On Tue, Oct 22, 2013 at 2:40 PM, Quentin Colombet <qcolombet at apple.com> wrote:
> Hi Cameron,
>
> On Oct 22, 2013, at 10:02 AM, Cameron McInally <cameron.mcinally at nyu.edu>
> wrote:
>
> Hey Quentin,
>
> On Mon, Oct 21, 2013 at 8:05 PM, Quentin Colombet <qcolombet at apple.com>
> wrote:
>
> Hi Cameron,
>
> I do not think this is quite right.
>
> CVTSD2SS has three operands for the SSE variant.
> Indeed, the converted operand is set to the low quadword (or doubleword) of
> the destination register ($dst), and the high quadword (doublewords) are
> left unchanged ($src1).
>
> CVTSD2SS does what you want for the FP variant (one source one destination):
>
> def CVTSD2SSrr  : SDI<0x5A, MRMSrcReg, (outs FR32:$dst), (ins FR64:$src),
>                      "cvtsd2ss\t{$src, $dst|$dst, $src}",
>                      [(set FR32:$dst, (fround FR64:$src))],
>                      IIC_SSE_CVT_Scalar_RR>, Sched<[WriteCvtF2F]>;
>
>
> Am I missing something?
>
>
> This may be a difference in terminology.
>
> Indeed!
>
> I will try to be more explicit.
>
> The SSE2 cvtsd2ss instruction expects two operands according to the
> "Intel Architecture Instructions Set Extensions Programming
> Reference", i.e. 319433-016 Oct 2013. [Note: It may also be of
> interest that the VEX/EVEX encoded variant of this instruction expects
> three+ operands.]
>
> I also agree that LLVM's CVTSD2SSrr pattern is correct.
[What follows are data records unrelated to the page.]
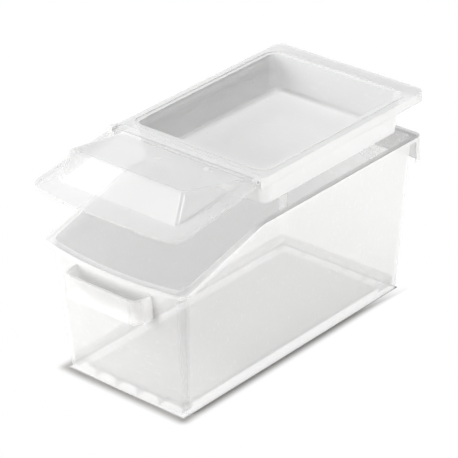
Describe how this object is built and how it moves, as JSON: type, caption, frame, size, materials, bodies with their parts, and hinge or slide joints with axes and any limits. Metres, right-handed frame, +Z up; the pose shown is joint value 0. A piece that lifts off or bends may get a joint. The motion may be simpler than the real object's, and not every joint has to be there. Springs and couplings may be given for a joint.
{
  "type": "bulk food bin",
  "caption": "Tapered translucent scoop bin with a bowed front, pull handle, back grip, and a lift-off lid with a recessed deck and a hinged clear dome flap.",
  "frame": {"origin": "on the floor, under the middle of the object's box", "axes": "+Z up, -Y towards the bin's front with the pull handle, +X to the right as seen from the front"},
  "size_m": [0.226, 0.435, 0.2708],
  "materials": {
    "milky_plastic": "milky translucent polypropylene, smooth moulded",
    "lid_plastic": "faintly milky, nearly clear polypropylene, glossy",
    "clear_plastic": "clear moulded plastic, glossy"
  },
  "bodies": {
    "bin": {"bin_body": "milky_plastic"},
    "lid": {"lid_deck": "lid_plastic"},
    "flap": {"front_flap": "clear_plastic"}
  },
  "joints": [
    {"name": "lid_lift", "type": "slide", "parent": "bin", "child": "lid", "axis": [0, 0, 1], "range_m": [-0.055, 0.15]},
    {"name": "flap_hinge", "type": "hinge", "parent": "lid", "child": "flap", "pos_m": [0, -0.073, 0.2537], "axis": [-1, 0, 0], "range_deg": [-7.8, 160]}
  ]
}
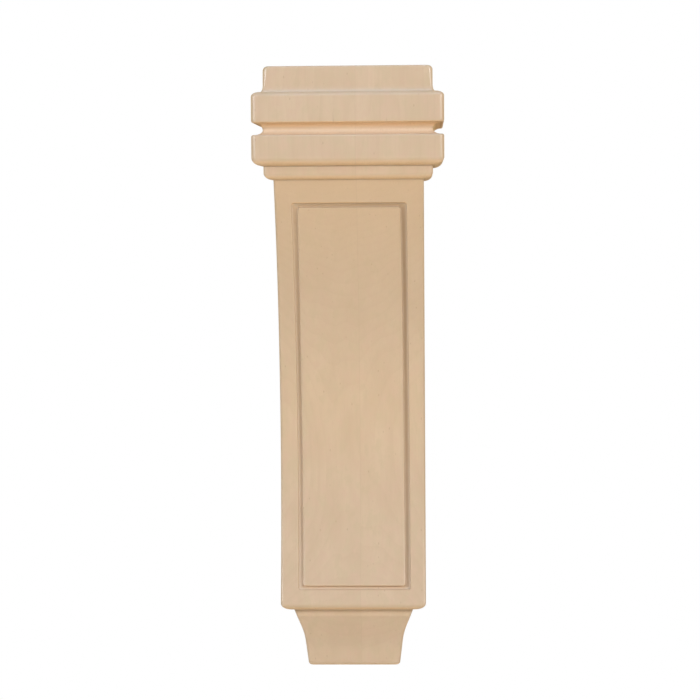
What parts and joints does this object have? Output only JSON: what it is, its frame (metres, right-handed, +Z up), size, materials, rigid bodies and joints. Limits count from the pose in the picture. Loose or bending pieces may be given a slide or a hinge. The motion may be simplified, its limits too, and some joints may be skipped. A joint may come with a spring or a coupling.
{
  "type": "wooden corbel",
  "caption": "Tall wooden corbel with a banded, fluted crown, a concave panelled shaft and a coved foot, fixed to a wall to carry a shelf, counter or mantel.",
  "frame": {"origin": "centre of the flat back, on the wall", "axes": "+Z up along the height, +Y out of the back into the wall, -Y out of the front, X across the width"},
  "size_m": [0.178, 0.203, 0.576],
  "materials": {
    "maple": "fine-sanded raw maple, upright grain, satin"
  },
  "bodies": {
    "root": {"corbel": "maple"}
  },
  "joints": []
}
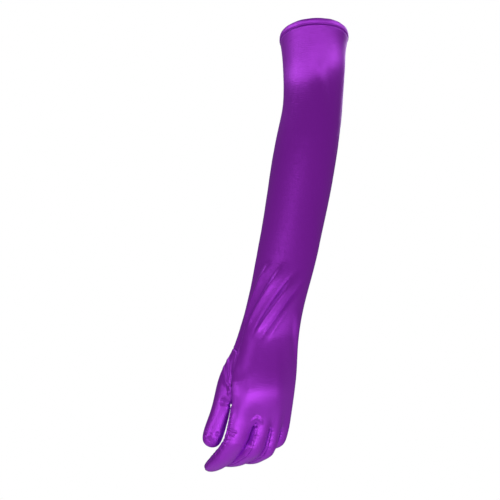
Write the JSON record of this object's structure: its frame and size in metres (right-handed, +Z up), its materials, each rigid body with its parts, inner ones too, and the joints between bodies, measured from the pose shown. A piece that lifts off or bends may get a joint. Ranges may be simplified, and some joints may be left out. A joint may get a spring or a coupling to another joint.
{
  "type": "evening glove",
  "caption": "Long over-elbow dress glove in violet stretch satin, worn shape with curled fingers, narrow hemmed cuff and gathered wrist.",
  "frame": {"origin": "centre of the cuff opening, where the glove is held at the upper arm", "axes": "+Z up along the hanging forearm, fingers at -Z; +Y away from the viewer of the back of the hand; +X towards the little-finger side at the hand"},
  "size_m": [0.1599, 0.1203, 0.4917],
  "materials": {
    "satin": "satin weave, soft sheen, violet"
  },
  "bodies": {
    "root": {"cuff_hem": "satin", "back_panel": "satin", "palm_panel": "satin", "thumb": "satin", "fourchette_index_middle": "satin", "fourchette_middle_ring": "satin", "fourchette_ring_little": "satin"}
  },
  "joints": []
}
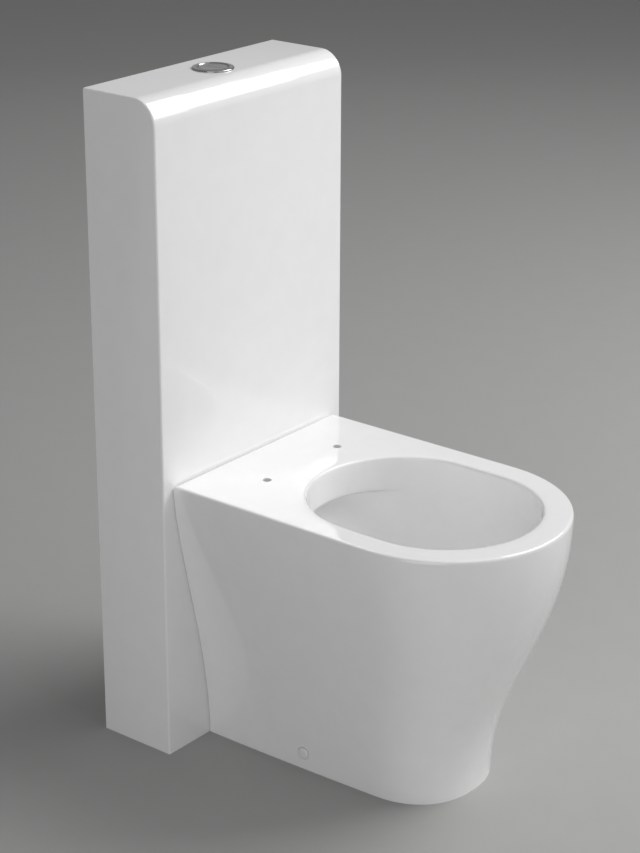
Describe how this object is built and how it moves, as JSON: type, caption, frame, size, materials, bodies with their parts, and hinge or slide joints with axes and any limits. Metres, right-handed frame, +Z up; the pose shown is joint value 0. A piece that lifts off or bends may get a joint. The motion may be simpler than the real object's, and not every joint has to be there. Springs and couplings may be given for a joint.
{
  "type": "close coupled toilet",
  "caption": "Back-to-wall glazed ceramic toilet pan with a rimless bowl, close coupled to a slim full-height cistern casing with a round dual flush button on top.",
  "frame": {"origin": "on the floor, on the middle plane, midway between the wall face of the casing and the front of the pan", "axes": "+Z up, -Y towards the front of the pan, +Y towards the wall, +X to the right of a person who faces the wall"},
  "size_m": [0.4, 0.6405, 0.973],
  "materials": {
    "glazed_ceramic": "white sanitary glaze, high gloss",
    "white_cap": "white, glossy",
    "chromed_plastic": "bright chrome plate",
    "black_rubber": "black moulded rubber",
    "grey_foam": "dark grey closed-cell strip",
    "white_foam": "white expanded polystyrene",
    "tank_plastic": "natural white polyethylene",
    "pipe_plastic": "white pipe plastic",
    "valve_plastic": "light grey moulded plastic",
    "coloured_plastic": "blue moulded plastic",
    "float_plastic": "off-white moulded plastic",
    "nut_plastic": "black moulded nylon",
    "plated_steel": "zinc plated",
    "stainless_steel": "drawn stainless wire"
  },
  "bodies": {
    "toilet": {"pan": "glazed_ceramic", "pan_bowl": "glazed_ceramic", "pan_trap": "glazed_ceramic", "cistern_casing": "glazed_ceramic", "fixing_cap_left": "white_cap", "fixing_cap_right": "white_cap", "button_bezel": "chromed_plastic", "waste_seal": "black_rubber", "flush_inlet_seal": "black_rubber", "bezel_gasket": "black_rubber", "valve_base_washer": "black_rubber", "fill_valve_washer": "black_rubber", "tank_pad_left": "black_rubber", "tank_pad_right": "black_rubber", "pan_back_gasket": "grey_foam", "insulation_jacket": "white_foam", "inner_tank": "tank_plastic", "tank_lid": "tank_plastic", "waste_connector": "pipe_plastic", "flush_pipe": "pipe_plastic", "flush_valve_body": "valve_plastic", "fill_valve_body": "valve_plastic", "button_sleeve": "valve_plastic", "fill_valve_cap": "coloured_plastic", "valve_back_nut": "nut_plastic", "pipe_coupling_nut": "nut_plastic", "fill_valve_nut": "nut_plastic", "sleeve_nut": "nut_plastic", "floor_bracket_left": "nut_plastic", "floor_bracket_right": "nut_plastic", "skirt_screws": "plated_steel", "clip_screws": "plated_steel", "tank_clip_left": "plated_steel", "tank_clip_right": "plated_steel", "full_spring": "stainless_steel", "half_spring": "stainless_steel", "full_rocker_pin": "stainless_steel", "half_rocker_pin": "stainless_steel", "fill_lever_pin": "stainless_steel"},
    "full_button": {"full_button": "chromed_plastic", "full_push_rod": "valve_plastic"},
    "half_button": {"half_button": "chromed_plastic", "half_push_rod": "valve_plastic"},
    "full_rocker": {"full_rocker": "coloured_plastic"},
    "half_rocker": {"half_rocker": "coloured_plastic"},
    "riser": {"overflow_riser": "valve_plastic", "riser_seal": "black_rubber", "riser_yoke": "coloured_plastic"},
    "part_flush": {"part_flush_lift": "coloured_plastic", "part_flush_float": "float_plastic"},
    "fill_float": {"fill_float": "float_plastic", "fill_float_rod": "float_plastic"},
    "fill_lever": {"fill_lever": "coloured_plastic"}
  },
  "joints": [
    {"name": "full_button_press", "type": "slide", "parent": "toilet", "child": "full_button", "axis": [0, 0, -1], "range_m": [0, 0.006], "stiffness_N_per_m": 300, "springref_m": -0.01, "deforming": ["full_spring"]},
    {"name": "half_button_press", "type": "slide", "parent": "toilet", "child": "half_button", "axis": [0, 0, -1], "range_m": [0, 0.006], "stiffness_N_per_m": 300, "springref_m": -0.01, "deforming": ["half_spring"]},
    {"name": "full_rocker_turn", "type": "hinge", "parent": "toilet", "child": "full_rocker", "pos_m": [-0.024, 0.26425, 0.884], "axis": [0, 1, 0], "range_deg": [0, 33.1]},
    {"name": "half_rocker_turn", "type": "hinge", "parent": "toilet", "child": "half_rocker", "pos_m": [0.024, 0.26425, 0.884], "axis": [0, -1, 0], "range_deg": [0, 33.1]},
    {"name": "riser_rise", "type": "slide", "parent": "toilet", "child": "riser", "axis": [0, 0, 1], "range_m": [0, 0.012]},
    {"name": "part_flush_rise", "type": "slide", "parent": "toilet", "child": "part_flush", "axis": [0, 0, 1], "range_m": [0, 0.012]},
    {"name": "fill_float_drop", "type": "slide", "parent": "toilet", "child": "fill_float", "axis": [0, 0, -1], "range_m": [0, 0.012]},
    {"name": "fill_lever_turn", "type": "hinge", "parent": "toilet", "child": "fill_lever", "pos_m": [-0.097, 0.26425, 0.836], "axis": [0, -1, 0], "range_deg": [0, 22.1]}
  ],
  "couplings": [
    {"joint": "full_rocker_turn", "follows": "full_button_press", "rad_per_m": 96.155},
    {"joint": "riser_rise", "follows": "full_button_press", "ratio": 2},
    {"joint": "half_rocker_turn", "follows": "half_button_press", "rad_per_m": 96.155},
    {"joint": "part_flush_rise", "follows": "half_button_press", "ratio": 2},
    {"joint": "fill_lever_turn", "follows": "fill_float_drop", "rad_per_m": 32.033}
  ]
}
However, the
> Int_CVTSD2SSrr pattern is not correct.
>
> let Constraints = "$src1 = $dst" in {
> def Int_CVTSD2SSrr: I<0x5A, MRMSrcReg,
>                       (outs VR128:$dst), (ins VR128:$src1, VR128:$src2),
>                       "cvtsd2ss\t{$src2, $src1, $dst|$dst, $src1, $src2}",
>                       [(set VR128:$dst,
>                         (int_x86_sse2_cvtsd2ss VR128:$src1, VR128:$src2))],
>                       IIC_SSE_CVT_Scalar_RR>, XD, Requires<[UseSSE2]>,
>                       Sched<[WriteCvtF2F]>;
> }
>
> This pattern will produce an assembly instruction with 3 operands.
> [Note: the third operand is necessary for the VEX-encoded instruction,
> but is superfluous for the SSE2 instruction.]
>
> Incorrect SSE2 usage: cvtsd2ss %xmm0, %xmm2, %xmm2
> Correct SSE2 usage: cvtsd2ss %xmm0, %xmm2
>
> I see, my mistake.
>
>
> My compiler currently uses a version of GNU ld, which issues an error
> with the three operand instruction:
>
> [scrubbed]/sse2-cvtsd2ss-1_1.s: Assembler messages:
> [scrubbed]/sse2-cvtsd2ss-1_1.s:209: Error: number of operands mismatch
> for `cvtsd2ss'
>
> I may have wrongly assumed that this patch was trivial, so did not
> prepare a reduced test case. And, unfortunately, my test case and IR
> is incompatible with ToT Clang/LLVM. If there is any further confusion
> surrounding this patch, I will be happy to create a small compatible
> test case for this problem.
>
> Generally speaking, if you can come up with a test case it would be best
> even for trivial fixes.
> With a test case, this would look good for me.

I've attached the .ll output for a rather thorough test case that
makes use of the llvm.x86.sse2.cvtsd2ss intrinsic with -msse2.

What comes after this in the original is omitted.